<<<<

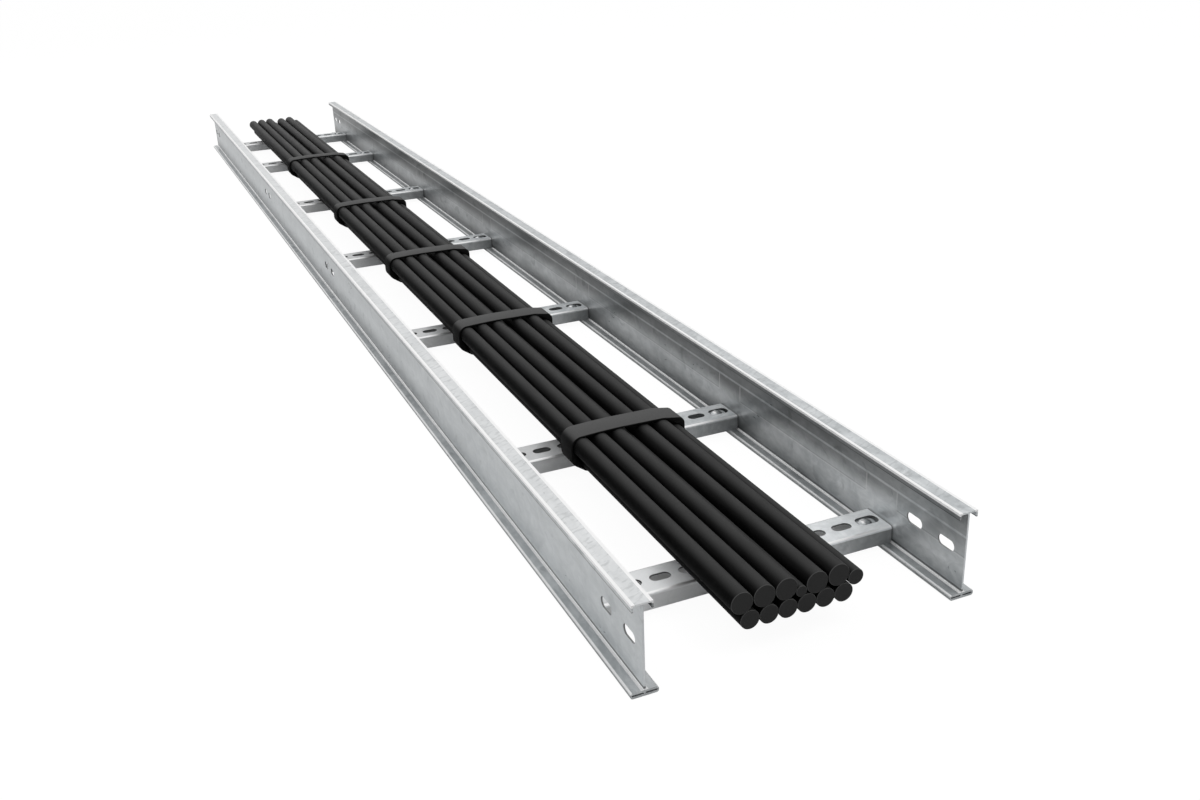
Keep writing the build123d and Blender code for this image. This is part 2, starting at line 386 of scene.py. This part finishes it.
def sheath():
    """Matte black cable jacket with painted light on the sides turned up and to the right and
    painted shade on the others, paler cut faces and a painted highlight on the cut rims.
    """
    finish = Finish(bpy.data.materials.new("black_sheath"))
    along = finish.axes()[1].size()
    facing = finish.facing()
    haze = finish.noise(finish.place((1, 0.25, 1)), 90.0, 3.0)
    lit = (facing[2] * 0.9 + facing[0] * 0.44).between(0.2, 1.0)
    cut = facing[1].size().between(0.96, 0.99)
    rim = along.between(CABLE_END - 0.8 * MM, CABLE_END - 0.5 * MM) * (1 - cut)
    # Painted light on the faces turned up and to the right, painted shade on the others.
    colour = finish.mix(lit, grey(0.0015), grey(0.048))
    colour = finish.mix(haze.between(0.3, 0.75) * 0.2, colour, grey(0.018))
    colour = finish.mix(cut, colour, grey(0.034))
    # Painted highlight on the cut rims.
    colour = finish.mix(rim, colour, grey(0.085))
    return finish.surface(
        Base_Color=colour,
        Roughness=0.5 + 0.1 * haze,
        Specular_IOR_Level=0.05,
        Normal=finish.bump(haze, 0.2 * MM, 0.3),
    )


def strapping():
    """Matte black band with painted light where it faces up."""
    finish = Finish(bpy.data.materials.new("black_band"))
    grain = finish.noise(finish.place(), 900.0, 2.0)
    top = finish.facing()[2].between(0.5, 0.95)
    # Painted light on the faces turned up.
    colour = finish.mix(top, grey(0.006), grey(0.09))
    colour = finish.mix(grain.between(0.3, 0.75) * 0.2, colour, grey(0.02))
    return finish.surface(
        Base_Color=colour,
        Roughness=0.6 + 0.08 * grain,
        Specular_IOR_Level=0.08,
        Normal=finish.bump(grain, 0.2 * MM, 0.4),
    )


def paint(names, material):
    """Gives the frame's own nodes a finish; their meshes stay as they are."""
    for name in names:
        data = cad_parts[name].data
        data.materials.clear()
        data.materials.append(material)


def added(name, mesh, material):
    """A finished mesh as an object of the scene, with one material."""
    mesh.materials.clear()
    mesh.materials.append(material)
    item = bpy.data.objects.new(name, mesh)
    scene.collection.objects.link(item)
    return item


def as_mesh(name, form):
    """Turns a finished form into a mesh."""
    mesh = bpy.data.meshes.new(name)
    form.to_mesh(mesh)
    form.free()
    return mesh


def stands_for(item, slot, *nodes):
    """Puts a finished piece in the place of the frame's own nodes."""
    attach(item, "root")
    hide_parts(*nodes)


def turned(profile, steps, turn):
    """A closed mesh turned round an axis: turn gives the point for a profile pair and an angle."""
    form = bmesh.new()
    rings = []
    for distance, radius in profile:
        if radius == 0:
            rings.append([form.verts.new(turn(distance, 0, 0))])
            continue
        angles = [math.tau * i / steps for i in range(steps)]
        rings.append([form.verts.new(turn(distance, radius, a)) for a in angles])
    for first, second in zip(rings, rings[1:]):
        for i in range(steps):
            k = (i + 1) % steps
            if len(first) == 1:
                form.faces.new((first[0], second[i], second[k]))
            elif len(second) == 1:
                form.faces.new((first[i], second[0], first[k]))
            else:
                form.faces.new((first[i], second[i], second[k], first[k]))
    bmesh.ops.recalc_face_normals(form, faces=form.faces)
    return form


def rounded_end(tip, inward, radius):
    """Profile pairs of a cable's flat end with a rounded rim, from its middle outwards."""
    pairs = [(tip, 0), (tip, radius * 0.6), (tip, radius - CABLE_RIM * 1.6)]
    for i in range(5):
        a = math.pi / 8 * i
        distance = tip + inward * CABLE_RIM * (1 - math.cos(a))
        pairs.append((distance, radius - CABLE_RIM * (1 - math.sin(a))))
    return pairs


def cable(name, material):
    """Round cable with both cut ends broken at the rim."""
    low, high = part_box(name)
    radius = (high.z - low.z) / 2
    middle = (low + high) / 2

    def turn(distance, reach, angle):
        x = middle.x + reach * math.cos(angle)
        return (x, distance, middle.z + reach * math.sin(angle))

    near = rounded_end(low.y, 1, radius)
    far = rounded_end(high.y, -1, radius)
    form = turned(near + far[::-1], 72, turn)
    for face in form.faces:
        face.smooth = abs(face.normal.y) < 0.999
    piece = added(name + "_sheath", as_mesh(name + "_sheath", form), material)
    stands_for(piece, "cable_sheath", name)


def cable_rounds():
    """Middle across, middle height and radius of every cable, seen along the ladder."""
    rounds = []
    for name in starting("cable_"):
        low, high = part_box(name)
        rounds.append(((low.x + high.x) / 2, (low.z + high.z) / 2, (high.z - low.z) / 2))
    return rounds


def loose_folds(rounds):
    """The two rounds where a strap stands off the cables: over the side cable and at the flank."""
    left = min(x - r for x, z, r in rounds)
    right = max(x + r for x, z, r in rounds)
    top = max(z + r for x, z, r in rounds)
    row = min(z for x, z, r in rounds)
    side_z = top - SIDE_FOLD_DROP - SIDE_FOLD_RADIUS
    side = (right - SIDE_FOLD_RADIUS, side_z, SIDE_FOLD_RADIUS)
    flank = (left + FLANK_FOLD_RADIUS, row + FLANK_FOLD_RISE, FLANK_FOLD_RADIUS)
    return [side, flank]


def touched(rounds, clearance, angle):
    """Where a line laid round the outside of the rounds touches, facing an angle."""
    aim = (math.cos(angle), math.sin(angle))
    x, z, r = max(rounds, key=lambda c: c[0] * aim[0] + c[1] * aim[1] + c[2])
    return Vector((x + (r + clearance) * aim[0], z + (r + clearance) * aim[1]))


def strap_section(near, far):
    """Rounded section of a strap: places along the ladder, each with its share of the thickness."""
    corner = []
    for degrees in (0, 30, 60, 90):
        a = math.radians(degrees)
        corner.append((STRAP_EDGE * (1 - math.sin(a)), 0.35 * (1 - math.cos(a))))
    section = [(near + step, share) for step, share in corner]
    section += [(near + step, 1 - share) for step, share in corner[::-1]]
    section += [(far - step, 1 - share) for step, share in corner]
    return section + [(far - step, share) for step, share in corner[::-1]]


def strap(name, rounds, material):
    """Soft band drawn round the bundle, its edges rounded, thicker inside its two folds."""
    low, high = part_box(name)
    outline = rounds + loose_folds(rounds)
    section = strap_section(low.y, high.y)
    steps = 180
    form = bmesh.new()
    rings = []
    for i in range(steps):
        angle = math.tau * i / steps
        inside = touched(rounds, STRAP_GAP, angle)
        outside = touched(outline, STRAP_GAP + STRAP_THICKNESS, angle)
        points = [(y, inside.lerp(outside, share)) for y, share in section]
        rings.append([form.verts.new((point.x, y, point.y)) for y, point in points])
    count = len(section)
    for first, second in zip(rings, rings[1:] + rings[:1]):
        for i in range(count):
            k = (i + 1) % count
            form.faces.new((first[i], first[k], second[k], second[i]))
    bmesh.ops.recalc_face_normals(form, faces=form.faces)
    for face in form.faces:
        face.smooth = True
    piece = added(name + "_band", as_mesh(name + "_band", form), material)
    stands_for(piece, "strap_band", name)


def standing(profile, steps):
    """A closed mesh turned about an upright line, from height and radius pairs in millimetres."""

    def turn(distance, reach, angle):
        return (reach * math.cos(angle), reach * math.sin(angle), distance)

    return turned([(z * MM, r * MM) for z, r in profile], steps, turn)


def bolt_form():
    """Dome head, its seat at height 0, and a threaded shank below, in millimetres."""
    rise = 3.2
    reach = 8.1
    shank = 5.0
    core = 4.35
    pitch = 1.5
    length = 13.0
    ball = (reach**2 + rise**2) / (2 * rise)
    widest = math.asin((reach - 0.25) / ball)
    profile = [(rise, 0)]
    for i in range(1, 9):
        a = widest * i / 8
        profile.append((rise - ball * (1 - math.cos(a)), ball * math.sin(a)))
    profile += [(0.15, reach), (0.05, reach - 0.05), (0, reach - 0.3), (0, shank), (-1.0, shank)]
    for i in range(7):
        profile += [(-1.6 - pitch * i, core), (-2.35 - pitch * i, shank)]
    profile += [(-12.4, 4.8), (-length, 4.2), (-length, 0)]
    form = standing(profile, 40)
    for face in form.faces:
        face.smooth = face.calc_center_median().z > 0
    return form


def nut_form():
    """Round flange against the rung, chamfered hexagon below, in millimetres."""
    flange = standing([(0, 0), (0, 12.1), (-0.4, 12.5), (-1.0, 12.4), (-2.0, 9.0), (-2.0, 0)], 40)
    half_flats = 8
    corner = half_flats / math.cos(math.radians(30))
    hexagon = [(-1.6, 0), (-1.6, corner), (-8.3, corner), (-9.0, 8.2), (-9.0, 5.4), (-8.5, 5.0)]
    block = as_mesh("hexagon", standing(hexagon + [(-8.5, 0)], 6))
    flange.from_mesh(block)
    bpy.data.meshes.remove(block)
    return flange


def spreader():
    """Node tree that stands one piece at every point, each turned its own way about the upright."""
    tree = bpy.data.node_groups.new("spread", "GeometryNodeTree")
    tree.is_modifier = True
    face = tree.interface
    for name, kind in (
        ("Places", "NodeSocketGeometry"),
        ("Piece", "NodeSocketObject"),
        ("Skin", "NodeSocketMaterial"),
        ("Most Turn", "NodeSocketFloat"),
    ):
        face.new_socket(name, in_out="INPUT", socket_type=kind)
    face.new_socket("Made", in_out="OUTPUT", socket_type="NodeSocketGeometry")
    entry = tree.nodes.new("NodeGroupInput")
    piece = tree.nodes.new("GeometryNodeObjectInfo")
    points = tree.nodes.new("GeometryNodeMeshToPoints")
    chance = tree.nodes.new("FunctionNodeRandomValue")
    chance.inputs["Seed"].default_value = 7
    turn = tree.nodes.new("ShaderNodeCombineXYZ")
    stand = tree.nodes.new("GeometryNodeInstanceOnPoints")
    real = tree.nodes.new("GeometryNodeRealizeInstances")
    skin = tree.nodes.new("GeometryNodeSetMaterial")
    made = tree.nodes.new("NodeGroupOutput")
    for start, end in (
        (entry.outputs["Places"], points.inputs["Mesh"]),
        (entry.outputs["Piece"], piece.inputs["Object"]),
        (entry.outputs["Most Turn"], chance.inputs[3]),
        (chance.outputs[1], turn.inputs["Z"]),
        (points.outputs[0], stand.inputs["Points"]),
        (piece.outputs["Geometry"], stand.inputs["Instance"]),
        (turn.outputs[0], stand.inputs["Rotation"]),
        (stand.outputs[0], real.inputs[0]),
        (real.outputs[0], skin.inputs["Geometry"]),
        (entry.outputs["Skin"], skin.inputs["Material"]),
        (skin.outputs[0], made.inputs[0]),
    ):
        tree.links.new(start, end)
    return tree


def spread(name, form, tree, places, material):
    """One piece at each place, as a single plain mesh."""
    piece = bpy.data.objects.new(name + "_pattern", as_mesh(name + "_pattern", form))
    points = bpy.data.meshes.new(name + "_places")
    points.from_pydata(places, [], [])
    item = bpy.data.objects.new(name, points)
    scene.collection.objects.link(item)
    modifier = item.modifiers.new("spread", "NODES")
    modifier.node_group = tree
    sockets = {entry.name: entry.identifier for entry in tree.interface.items_tree}
    modifier[sockets["Piece"]] = piece
    modifier[sockets["Skin"]] = material
    modifier[sockets["Most Turn"]] = math.tau
    graph = bpy.context.evaluated_depsgraph_get()
    mesh = bpy.data.meshes.new_from_object(item.evaluated_get(graph))
    bpy.data.objects.remove(item)
    bpy.data.objects.remove(piece)
    return added(name, mesh, material)


def fasteners(material):
    """Bolts in the rungs' end slots and the flange nuts under them."""
    nuts = starting("rung_nut")
    seats = []
    for node in nuts:
        low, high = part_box(node)
        seats.append(((low.x + high.x) / 2, (low.y + high.y) / 2, high.z))
    tree = spreader()
    bolts = spread("dome_bolts", bolt_form(), tree, seats, material)
    stands_for(bolts, "bolt_zinc", *starting("rung_bolt"))
    flange_nuts = spread("flange_nuts", nut_form(), tree, seats, material)
    stands_for(flange_nuts, "bolt_zinc", *nuts)


def bundle(jacket, band):
    """The cables and the straps that hold them."""
    for name in starting("cable_"):
        cable(name, jacket)
    rounds = cable_rounds()
    for name in starting("strap_"):
        strap(name, rounds, band)


def camera():
    """The camera, where the photograph was taken from."""
    data = bpy.data.cameras.new("camera")
    data.sensor_width = 36.0
    data.lens = 35.696
    data.clip_end = 50.0
    item = bpy.data.objects.new("camera", data)
    item.location = (-0.554741, -2.314836, 0.682522)
    item.rotation_euler = Euler((1.164571, 0.037722, -0.413734))
    scene.collection.objects.link(item)
    scene.camera = item


def lamp(name, place, aim, width, height, power):
    """A soft lamp that zinc doesn't mirror, so no flange turns white from any side."""
    data = bpy.data.lights.new(name, "AREA")
    data.shape = "RECTANGLE"
    data.size = width
    data.size_y = height
    data.energy = power
    item = bpy.data.objects.new(name, data)
    item.location = place
    item.rotation_euler = (Vector(aim) - Vector(place)).to_track_quat("-Z", "Y").to_euler()
    item.visible_glossy = False
    scene.collection.objects.link(item)


def seen(finish):
    """1 for a ray that sees the background: straight, in a mirror or through glass."""
    rays = {value.socket.name: value for value in finish.node("ShaderNodeLightPath")}
    return rays["Is Camera Ray"], rays["Is Glossy Ray"], rays["Is Transmission Ray"]


def studio_world():
    """White where it is seen; what it sheds on the object is brighter above and behind."""
    world = bpy.data.worlds.new("studio")
    finish = Finish(world)
    straight, mirrored, through = seen(finish)
    direction = finish.node("ShaderNodeTexCoord")[0]
    toward = Vector((-0.35, 0.55, 0.75)).normalized()
    settings = {"operation": "DOT_PRODUCT"}
    along = finish.node("ShaderNodeVectorMath", settings, direction, toward)[1]
    dome = 0.2 + 0.6 * along.between(0.0, 0.95)
    shown = (straight + mirrored + through).clamped()
    strength = dome * (1 - shown) + shown
    light = finish.node("ShaderNodeBackground", None, Color=grey(1.0), Strength=strength)[0]
    finish.node("ShaderNodeOutputWorld", None, Surface=light)
    scene.world = world


def floor():
    """White floor that keeps the ladder's shadow, fainter where it is looked at."""
    form = bmesh.new()
    bmesh.ops.create_grid(form, x_segments=4, y_segments=4, size=12.0)
    finish = Finish(bpy.data.materials.new("white_floor"))
    straight, mirrored, through = seen(finish)
    share = straight * 0.9 + mirrored * 0.2 + through * 0.9
    matte = finish.node("ShaderNodeBsdfDiffuse", None, Color=grey(0.8))[0]
    glow = finish.node("ShaderNodeEmission", None, Strength=1.06)[0]
    blend = finish.node("ShaderNodeMixShader", None, share, matte, glow)[0]
    finish.node("ShaderNodeOutputMaterial", None, blend)
    added("floor", as_mesh("floor", form), finish.holder)


# The ladder and its cables
paint(starting("rail_"), rail_zinc())
paint(RUNGS, rung_zinc())
fasteners(bolt_zinc())
bundle(sheath(), strapping())

# The studio
camera()
studio_world()
floor()
lamp("overhead", (1.1, -2.2, 3.0), (0, -0.4, 0), 1.2, 2.5, 32)
lamp("left_top", (-1.6, 0.6, 3.0), (0, 0, 0), 1.2, 3.0, 22)
lamp("fold_light", (-1.4, 3.4, 2.1), (0, 0.2, 0), 1.0, 0.7, 10)
scene.view_settings.view_transform = "Standard"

>>>>

● **Task details**
Set down each line of the material verbatim, from the first line through the line that contains "data.materials.append(material)".

● **Completed task**
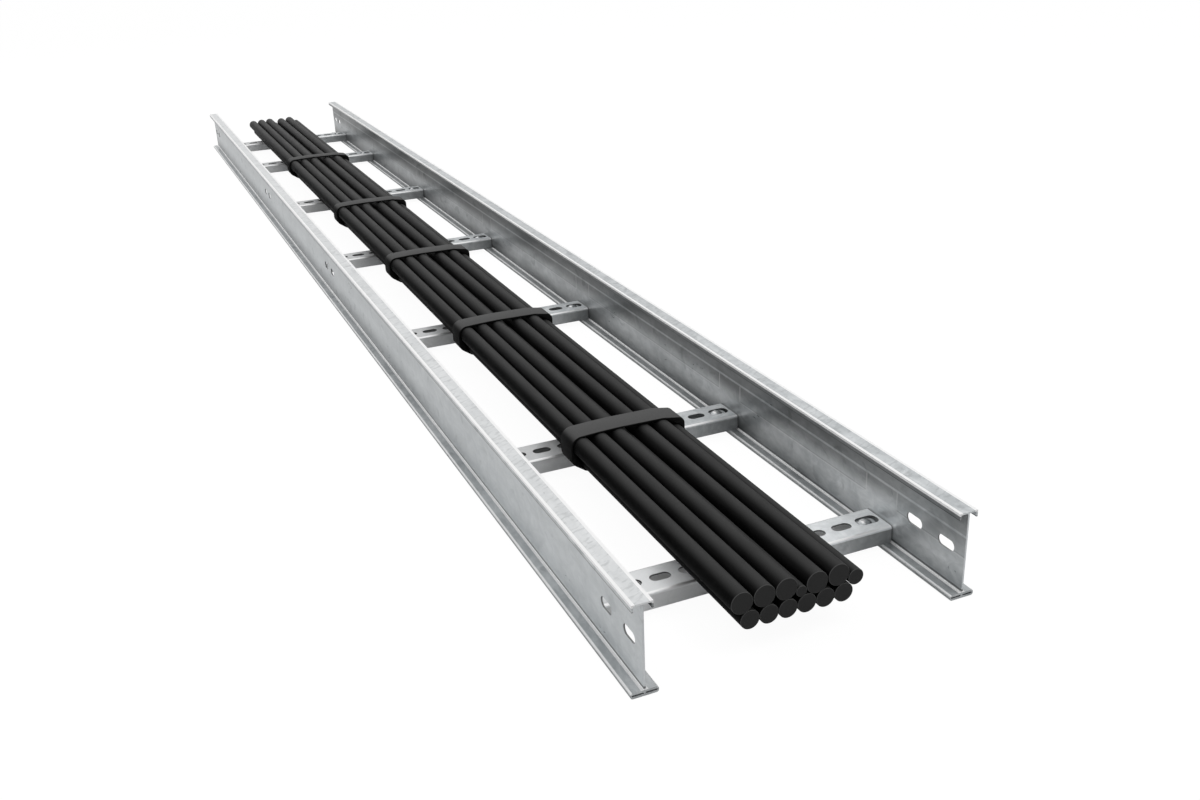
Keep writing the build123d and Blender code for this image. This is part 2, starting at line 386 of scene.py. This part finishes it.
def sheath():
    """Matte black cable jacket with painted light on the sides turned up and to the right and
    painted shade on the others, paler cut faces and a painted highlight on the cut rims.
    """
    finish = Finish(bpy.data.materials.new("black_sheath"))
    along = finish.axes()[1].size()
    facing = finish.facing()
    haze = finish.noise(finish.place((1, 0.25, 1)), 90.0, 3.0)
    lit = (facing[2] * 0.9 + facing[0] * 0.44).between(0.2, 1.0)
    cut = facing[1].size().between(0.96, 0.99)
    rim = along.between(CABLE_END - 0.8 * MM, CABLE_END - 0.5 * MM) * (1 - cut)
    # Painted light on the faces turned up and to the right, painted shade on the others.
    colour = finish.mix(lit, grey(0.0015), grey(0.048))
    colour = finish.mix(haze.between(0.3, 0.75) * 0.2, colour, grey(0.018))
    colour = finish.mix(cut, colour, grey(0.034))
    # Painted highlight on the cut rims.
    colour = finish.mix(rim, colour, grey(0.085))
    return finish.surface(
        Base_Color=colour,
        Roughness=0.5 + 0.1 * haze,
        Specular_IOR_Level=0.05,
        Normal=finish.bump(haze, 0.2 * MM, 0.3),
    )


def strapping():
    """Matte black band with painted light where it faces up."""
    finish = Finish(bpy.data.materials.new("black_band"))
    grain = finish.noise(finish.place(), 900.0, 2.0)
    top = finish.facing()[2].between(0.5, 0.95)
    # Painted light on the faces turned up.
    colour = finish.mix(top, grey(0.006), grey(0.09))
    colour = finish.mix(grain.between(0.3, 0.75) * 0.2, colour, grey(0.02))
    return finish.surface(
        Base_Color=colour,
        Roughness=0.6 + 0.08 * grain,
        Specular_IOR_Level=0.08,
        Normal=finish.bump(grain, 0.2 * MM, 0.4),
    )


def paint(names, material):
    """Gives the frame's own nodes a finish; their meshes stay as they are."""
    for name in names:
        data = cad_parts[name].data
        data.materials.clear()
        data.materials.append(material)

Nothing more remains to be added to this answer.